Conclusion: A Practical Roadmap for AI Deployment Choices

Bringing AI to production is a journey of alignment: choose a platform archetype that fits your constraints, design for portability, and automate the path from data to decisions. A straightforward roadmap helps organizations move deliberately without stalling in analysis. Start with workloads, not tools. List the latency targets, data residency needs, utilization patterns, and compliance obligations that actually govern your success. Rank them, then select the platform pattern that satisfies the top constraints while leaving room to adapt.

A phased approach keeps risk contained:
– Phase 1 (2–4 weeks): baseline pipeline with data checks, reproducible training, and containerized serving in a non‑production environment.
– Phase 2 (4–8 weeks): add progressive delivery, observability, and policy‑as‑code; run shadow and canary trials tied to business metrics.
– Phase 3 (ongoing): scale horizontally, optimize cost with right‑sizing and scheduling, and expand to edge or hybrid where it improves latency or compliance.

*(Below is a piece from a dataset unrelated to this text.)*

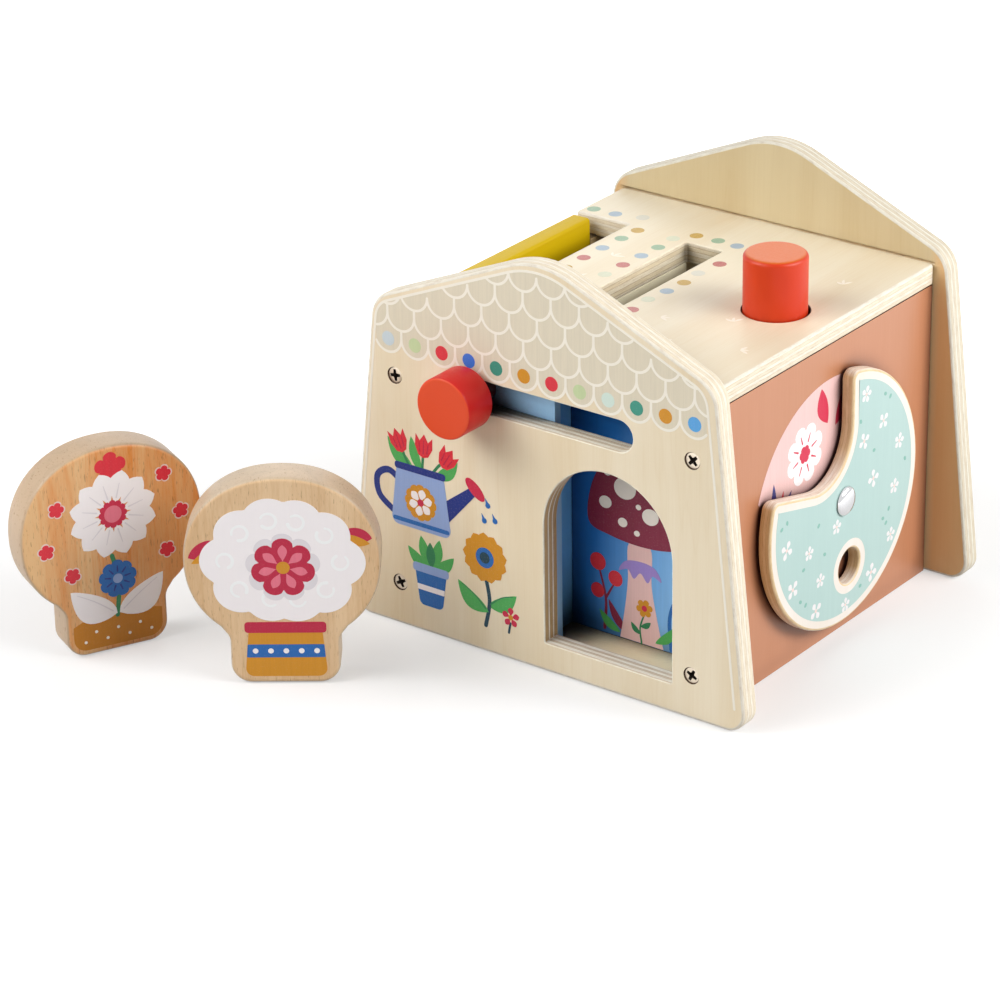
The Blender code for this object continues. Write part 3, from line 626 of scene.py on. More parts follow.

Decision frameworks earn their keep when they are simple and repeatable. If workloads are spiky and experimental, lean toward elastic capacity. If they are steady and sensitive, anchor where you control data locality and cost predictability. If user experience hinges on sub‑50 ms response or intermittent connectivity, invest in edge patterns from the start. Across all cases, keep interfaces portable, document runbooks, and treat IaC and pipelines as core product components rather than side projects.

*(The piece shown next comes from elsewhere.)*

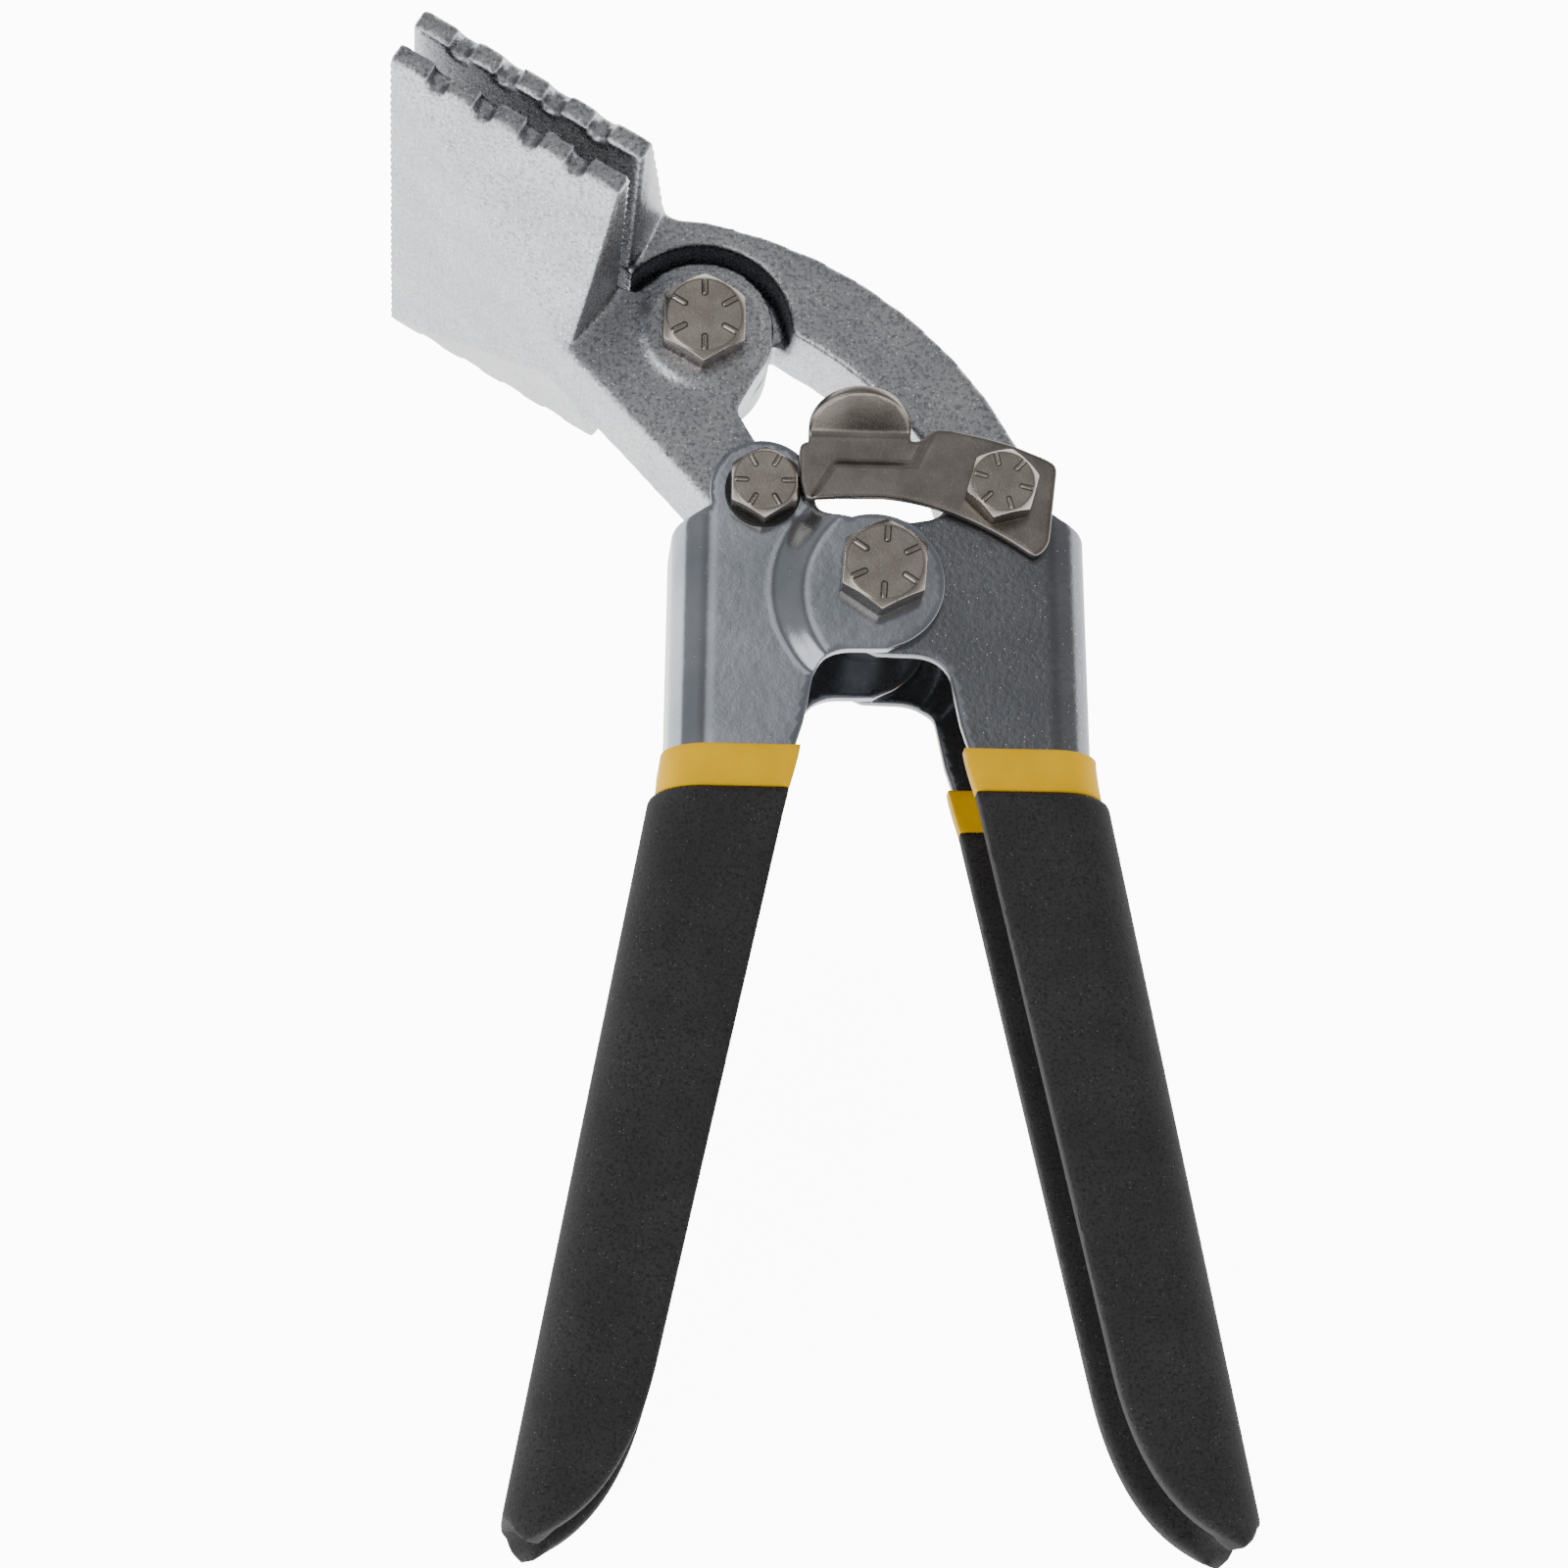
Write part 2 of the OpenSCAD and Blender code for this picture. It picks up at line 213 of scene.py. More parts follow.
def inward(loop: np.ndarray) -> np.ndarray:
    """Unit normals that point into an outline, one for each of its points.

    Args:
        loop: M by 2, in either direction.

    Returns:
        M by 2.
    """
    after, before = np.roll(loop, -1, axis=0), np.roll(loop, 1, axis=0)
    area = (loop[:, 0] * after[:, 1] - loop[:, 1] * after[:, 0]).sum()
    along = after - before
    across = np.column_stack([-along[:, 1], along[:, 0]]) * np.sign(area)
    return across / np.maximum(np.hypot(*across.T), 1e-9)[:, None]


def flat_blank(outline: np.ndarray, holes: list, step: float, rim: float) -> tuple:
    """Triangulate a flat blank with an even grid inside it.

    Close rings of points follow each edge, so that the edge can be rounded.

    Args:
        outline: M by 2, the blank's outer edge.
        holes: a list of such outlines.
        step: grid spacing.
        rim: the edges' rounding.

    Returns:
        (points N by 2, triangles K by 3, how far each point sinks by the rounding).
    """
    loops = [resample(outline, step), *[resample(h, step) for h in holes]]
    rings, sinks = [], [np.full(len(loop), rim) for loop in loops]
    for number, loop in enumerate(loops):
        for share in RIM_SHARES:
            ring = loop + inward(loop) * rim * share * (1 if number == 0 else -1)
            ring = ring[edge_distance(ring, loop) > rim * share * 0.7]
            rings.append(ring)
            sinks.append(np.full(len(ring), rim * (1 - math.sqrt(1 - (1 - share) ** 2))))
    low, high = outline.min(0), outline.max(0)
    xs = np.arange(low[0], high[0], step)
    ys = np.arange(low[1], high[1], step * 0.866)
    gx, gy = np.meshgrid(xs, ys)
    gx = gx + (np.arange(len(ys)) % 2)[:, None] * step / 2
    grid = np.column_stack([gx.ravel(), gy.ravel()])
    keep = inside(grid, loops[0])
    for hole in loops[1:]:
        keep &= ~inside(grid, hole)
    grid = grid[keep]
    for loop in loops:
        grid = grid[edge_distance(grid, loop) > rim + step * 0.45]
    edges, start = [], 0
    for loop in loops:
        edges += [(start + i, start + (i + 1) % len(loop)) for i in range(len(loop))]
        start += len(loop)
    points = np.concatenate([*loops, *rings, grid])
    sink = np.concatenate([*sinks, np.zeros(len(grid))])
    made = geometry.delaunay_2d_cdt([Vector(p) for p in points], edges, [], 0, 1e-5)
    verts = np.array([tuple(v) for v in made[0]])
    sink = np.array([sink[ids[0]] if ids else 0.0 for ids in made[3]])
    faces = np.array([tuple(f) for f in made[2]])
    middle = verts[faces].mean(axis=1)
    good = inside(middle, loops[0])
    for hole in loops[1:]:
        good &= ~inside(middle, hole)
    faces = faces[good]
    a, b, c = (verts[faces[:, i]] for i in range(3))
    turn = (b[:, 0] - a[:, 0]) * (c[:, 1] - a[:, 1]) - (b[:, 1] - a[:, 1]) * (c[:, 0] - a[:, 0])
    faces[turn < 0] = faces[turn < 0][:, ::-1]
    return verts, faces, sink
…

For leaders, the message is pragmatic: empower teams with clear service‑level objectives, steady platform guardrails, and time to pay down operational debt. For practitioners, the path is similarly grounded: automate what repeats, measure what matters, and favor designs that fail safely. With these habits, machine learning, cloud computing, and automation stop being separate buzzwords and become a coherent system that delivers value with less drama and more momentum.